Hardness of Sharpening Material
Several different materials are used as abrasive surfaces in both manual and electric knife sharpeners. Diamond is the hardest, followed by tungsten carbide and ceramic.
Don't assume the more abrasive, the better. A good manual or electric knife sharpener has two or three slots with different grits. This allows you to start with a more abrasive surface to remove tiny burrs from the knife's blade, and then switch to a less abrasive surface to fine-tune the knife's edge.
You don't want to sharpen your fingers along with your knife. Good manual and electric knife sharpeners have barriers to protect your fingers from injury while using the knife sharpener.

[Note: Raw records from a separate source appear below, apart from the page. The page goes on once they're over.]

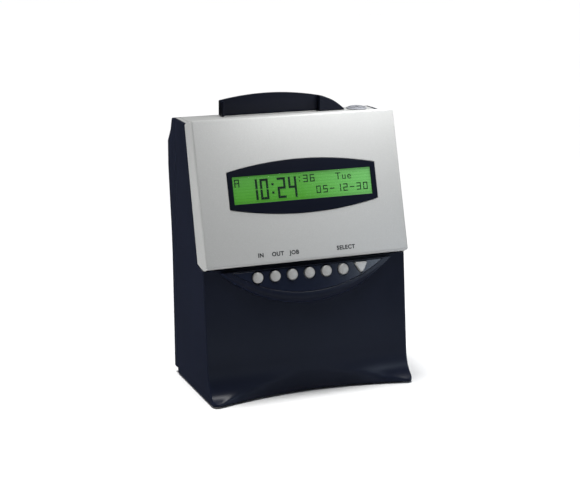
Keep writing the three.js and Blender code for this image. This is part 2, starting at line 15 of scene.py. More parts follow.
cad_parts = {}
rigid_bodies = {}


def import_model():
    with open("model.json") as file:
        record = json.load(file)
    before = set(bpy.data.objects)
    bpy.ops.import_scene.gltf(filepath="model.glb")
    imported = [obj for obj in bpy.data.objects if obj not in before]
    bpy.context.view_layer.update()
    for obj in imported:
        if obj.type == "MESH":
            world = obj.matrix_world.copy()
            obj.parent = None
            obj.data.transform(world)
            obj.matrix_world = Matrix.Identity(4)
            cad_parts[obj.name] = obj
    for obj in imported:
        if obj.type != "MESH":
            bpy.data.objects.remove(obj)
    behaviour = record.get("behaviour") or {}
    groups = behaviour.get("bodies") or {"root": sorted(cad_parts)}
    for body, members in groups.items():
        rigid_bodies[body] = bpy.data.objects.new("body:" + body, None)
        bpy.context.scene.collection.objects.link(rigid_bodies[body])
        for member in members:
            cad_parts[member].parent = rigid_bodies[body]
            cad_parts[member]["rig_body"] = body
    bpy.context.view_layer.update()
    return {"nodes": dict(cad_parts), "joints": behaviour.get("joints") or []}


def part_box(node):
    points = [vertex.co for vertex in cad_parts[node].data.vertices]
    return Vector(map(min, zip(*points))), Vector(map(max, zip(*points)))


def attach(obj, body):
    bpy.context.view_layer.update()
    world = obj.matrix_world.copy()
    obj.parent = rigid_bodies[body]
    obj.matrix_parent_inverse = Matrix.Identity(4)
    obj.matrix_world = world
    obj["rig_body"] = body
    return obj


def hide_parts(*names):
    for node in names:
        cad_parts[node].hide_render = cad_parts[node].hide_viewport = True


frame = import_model()

MM = 0.001


# ---- Driving dimensions, from the frame -----------------------------------------------------

def box_mm(node):
    """Lowest and highest corner of a CAD node, in millimetres."""
    low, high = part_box(node)
    return low / MM, high / MM


case_low, case_high = box_mm("main_case")
rear_low, rear_high = box_mm("rear_cover")
cover_low, cover_high = box_mm("cover_shell")
bezel_low, bezel_high = box_mm("display_bezel")
deck_low, deck_high = box_mm("card_deck")
hood_low, hood_high = box_mm("card_hood")

HALF_WIDTH = case_high.x
CASE_FRONT = case_low.y
CASE_BACK = case_high.y
CASE_BOTTOM = case_low.z
DECK_TOP = case_high.z
WALL = 2.5
GAP = 0.3

# The keys' inward axis gives the lean of the face.
key_axis = next(Vector(j["axis"]) for j in frame["joints"] if j["name"] == "key_1_press")
FACE_LEAN = math.atan2(-key_axis.z, key_axis.y)
FACE_LENGTH = 122.8
FACE_FOOT = Vector((0, cover_low.y, cover_high.z - FACE_LENGTH * math.cos(FACE_LEAN)))
FACE = Matrix.Translation(FACE_FOOT) @ Matrix.Rotation(-FACE_LEAN, 4, "X")

# Side profile of the case, as (Y, Z). The cove runs in one curve from the lip to its own top.
SHOULDER = (12.5, DECK_TOP)
LEDGE_BACK = (-18, 113.5)
LEDGE_FRONT = (-33, 111.5)
COVE_TOP = (-42.2, 32)
COVE_BEND = (-43.8, 8)
LIP_TOP = (CASE_FRONT, 3.8)

# The scoop cuts up into the lip between two rounded toes.
SCOOP_DEPTH = 13
SCOOP_REACH = 15
SCOOP_STEPS = 112
LIP_CORNER = 6
CORNER_STEPS = 14
SIDE_EDGE_ROUND = 1.2

# Back profile of the rear cover, as (Y, Z), from its foot to its top edge.
REAR_FOOT_Y = 47
REAR_WAIST = (48.5, 65)
REAR_BEND_LOW = (48.9, 120)
REAR_BEND_HIGH = (52.5, 140)
REAR_BULGE_LOW = (rear_high.y, 184)
REAR_BULGE_HIGH = (rear_high.y, 206)
REAR_SLOPE_END = (49.8, 217)
REAR_TOP_EDGE = (46.6, DECK_TOP - 1.5)
REAR_TOP_Y = 45.6

# Openings in the rear cover and the base.
REAR_CUT = (40, 60)
KEYHOLE_X = 50
KEYHOLE_Z = 186
KEYHOLE_RADIUS = 5
KEYHOLE_NECK_HALF = 2.5
KEYHOLE_TOP = 198
VENT_HALF = 1.5
REAR_VENT_Z = (85.5, 114.5)
REAR_VENT_REACH = 63
REAR_VENT_PITCH = 18
BASE_VENT_Y = (-20, 12)
BASE_VENT_REACH = 42
BASE_VENT_PITCH = 12

# Key pod, in face axes.
POD_FACE = 4.8
POD_TOP = -4.4
POD_HALF_CHORD = 82
POD_CREST = 28
POD_BELLY = 35.5
POD_SWELL = 5.2
SEAT_HALF_CHORD = 76
SEAT_SAGITTA = 26.6
RIM_ROUND = 0.6

# Cover: the rounding of its edges, and its walls where they are thinner than the rest.
COVER_ROUND = 1.9
COVER_SIDE_WALL = 2.3
COVER_FLOOR = 2.2

# Keys, in face axes.
ROUND_KEYS = [f"key_{i}" for i in range(1, 7)]
ARROW_KEY = "key_7"
KEY_ROW = -10.8
KEY_FRONT = 2.3
KEY_HOLE = 5.3
KEY_RADIUS = 4.5
KEY_EDGE_ROUND = 1.1
KEY_DOME = 0.7
KEY_FLANGE = POD_FACE + 2.6
KEY_FLANGE_RADIUS = 5.5
KEY_FLANGE_THICK = 1.2
KEY_STEM_RADIUS = 1.8
KEY_STEM_END = 11.2
KEY_PLATE_THICK = 2.1
ARROW_ROW = KEY_ROW + 0.3
ARROW_HALF = 5.6
ARROW_TOP = 4.1
ARROW_TIP = -4.3
ARROW_CLEARANCE = 0.6

# Display, in face axes. It sits slightly to the right of the cover's middle.
DISPLAY_X = (bezel_low.x + bezel_high.x) / 2
DISPLAY_U = 62.2
BEZEL_HALF = 67
BEZEL_SIDE_HALF = 15.3
BEZEL_CROWN_HALF = 22.7
WINDOW_HALF = (62.8, 11.4)
GLASS_FRONT = 1.8

# Print on the cover, and digits as (width, height, stroke).
INK_THICK = 0.06
LABEL_SIZE = 4.8
LABEL_U = 5.7
LABEL_WEIGHT = 0.15
TALL_DIGIT = (8, 18, 2.6)
SMALL_DIGIT = (4.4, 6.6, 1.15)
DIGIT_PITCH = 6.2

# The card's recess, and heights that the tools for holes in the deck run through.
SLOT_FRONT = 31
SLOT_BACK = 36.8
CARD_LEFT = -49.5
CARD_RIGHT = 38.5
DECK_CUT = (200, 240)

# Hood: the height where its arch starts, how far the arch bends up, and its right shoulder.
HOOD_EAVES = 241.2
HOOD_BEND = 8.4
HOOD_SHOULDER = ((49.5, 239.4), (56.5, 233.8))


# ---- Outlines --------------------------------------------------------------------------------

def quadratic(start, bend, end, steps):
    """Points after start of a quadratic curve."""
    points = []
    for i in range(1, steps + 1):
        t = i / steps
        points.append(tuple(
            (1 - t) ** 2 * a + 2 * t * (1 - t) * b + t * t * c
            for a, b, c in zip(start, bend, end)))
    return points


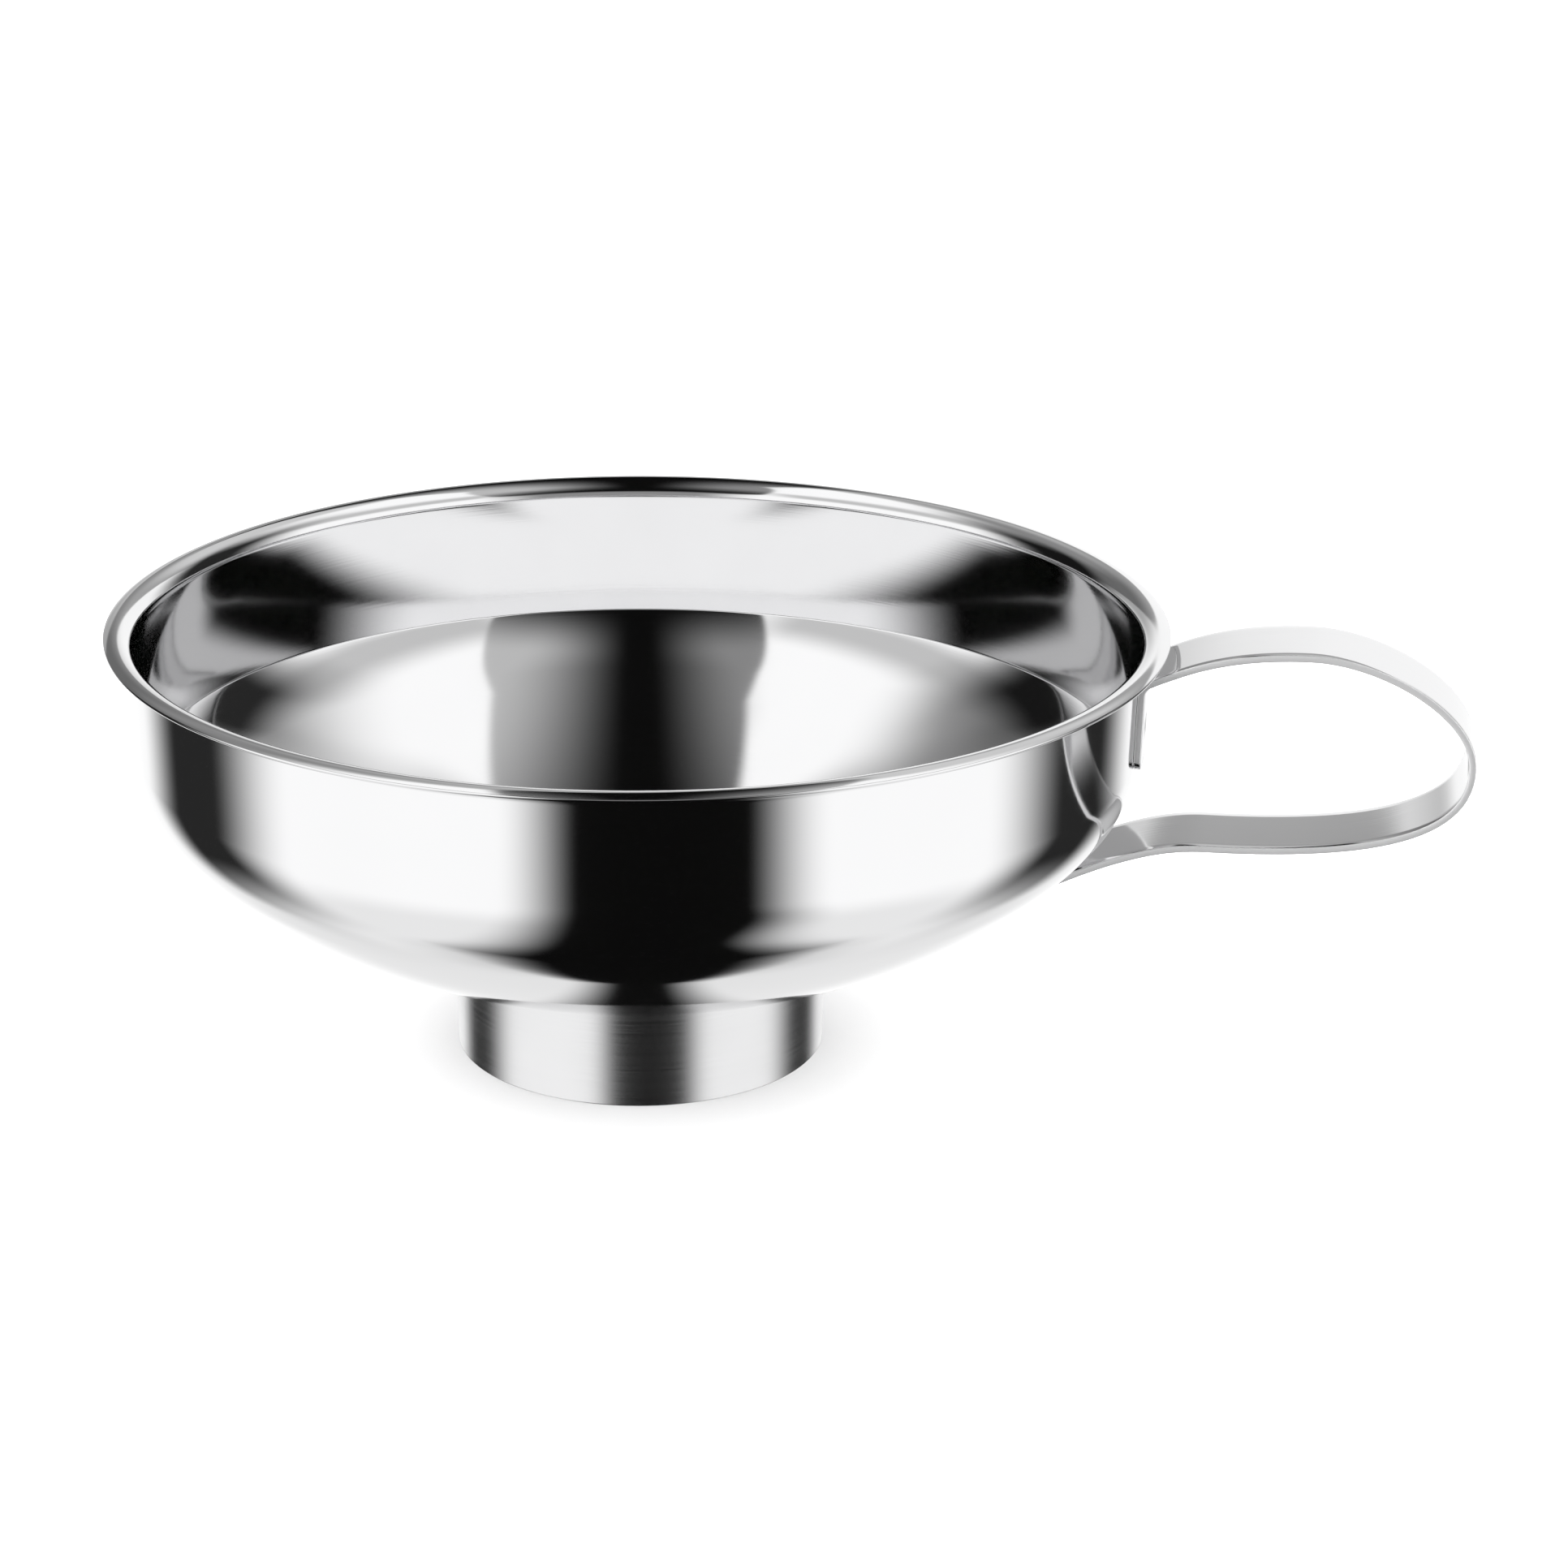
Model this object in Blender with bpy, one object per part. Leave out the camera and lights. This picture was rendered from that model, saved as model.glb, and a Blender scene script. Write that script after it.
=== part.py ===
"""Canning funnel of stainless steel sheet: a drawn bowl, a welded spout and a welded strip handle.

Metres, +Z up. The funnel's axis is the Z axis and the spout's lower end is at z = 0.
The handle points along +X. The three pieces are welded to each other and nothing moves.
"""

from math import acos, atan2, cos, pi, radians, sin, tan

import bmesh
import bpy
from mathutils import Vector
from mathutils.geometry import interpolate_bezier

# Overall sizes
RIM_RADIUS = 0.0750          # outer edge of the flared lip
RIM_HEIGHT = 0.0640          # spout's lower end to the top of the lip
HANDLE_LENGTH = 0.0426       # lip's outer edge to the outside of the handle's loop

# Bowl, on its inner and upper face
BOWL_SHEET = 0.0007
LIP_RADIUS = 0.00275         # curl of the lip
LIP_SWEEP = radians(127)     # how far the lip turns over from the upright wall
WALL_DEPTH = 0.0211          # top of the lip to the crease
WALL_TAPER = radians(1.4)    # how far the wall leans in towards its foot
CREASE_SLOPE = radians(26.5)     # slope of the dish from the upright, just below the crease
SHOULDER_RADIUS = 0.0255
SHOULDER_SLOPE = radians(48.8)   # slope where the shoulder runs into the dish
DISH_DEPTH = 0.0476          # top of the lip to the dish's foot, at the spout

# Spout
SPOUT_RADIUS = 0.0266        # outside
SPOUT_SHEET = 0.0008

# Handle, a bent strip
STRIP_WIDTH = 0.0140
STRIP_THICKNESS = 0.0010
STRIP_CORNER = 0.0020        # rounding of the strip's four corners
UPPER_TAB_DROP = 0.0061      # top of the lip to where the strip bends away from the wall
UPPER_TAB_CLEAR = 0.0038     # crease to the lower end of the upper tab
UPPER_BEND = 0.0020
UPPER_RISE = radians(28)     # slope at which the strip leaves the bend
CROWN_OUT = 0.0232           # wall to the loop's highest point
CROWN_RISE = 0.0005          # top of the lip to the loop's highest point
END_DROP = 0.0145            # top of the lip to the loop's outermost point
FOOT_OUT = 0.0097            # wall to the inner end of the level run under the loop
FOOT_DROP = 0.00695          # crease to that level run
LOWER_TAB_INSET = 0.0198     # wall to where the strip meets the dish
LOWER_TAB_LENGTH = 0.0130

# How far the loop keeps its direction at each join of its curves, as a share of the curve's run
RISE_FULLNESS = 0.31         # leaving the upper bend
CROWN_FULLNESS = 0.42        # on both sides of the crown
END_UPPER_FULLNESS = 0.53
END_LOWER_FULLNESS = 0.71
FOOT_OUTER_FULLNESS = 0.66
FOOT_INNER_FULLNESS = 0.24
TAB_FULLNESS = 0.53          # running onto the lower tab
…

How Much Does a Good Knife Sharpener Cost?
Knife sharpeners vary widely in price, depending on the type of sharpener.
- Sharpening Stones: You can buy a simple whetstone for less than $10, or you can purchase a whetstone set for $20 to $25.
- Manual Knife Sharpeners: The simplest manual knife sharpeners are generally around $10, but a sturdier manual knife sharpener with more features can cost $40 or more.
- Electric Knife Sharpeners: Electric knife sharpeners have the widest price range. Simple electric knife sharpeners are available for less than $30, but high-end electric knife sharpeners can cost over $100. Of course, there are plenty of excellent electric knife sharpeners in the middle of that range.
Tips for the Sharpest Knives
- Place your knife sharpener on a flat, secure surface to sharpen your blades.
- Don't push or use excessive pressure while guiding the blade through the sharpening slots. A light touch with just enough force to guide the blade is all you need.
- Pull the blade through the sharpening slot slowly and evenly.
- Match your blade to the proper abrasive grit. If the blade is just a little bit dull, use the finest grit. Coarse grit is for a very dull blade, which shouldn't be an issue if you sharpen your knives on a regular basis.
- Don't saw your blade back and forth through the sharpening slot. Draw the blade slowly in one direction, generally back toward yourself.
- Wipe the sharpened blade with a cloth that's slightly dampened with oil to remove any residue before storing or using the knife.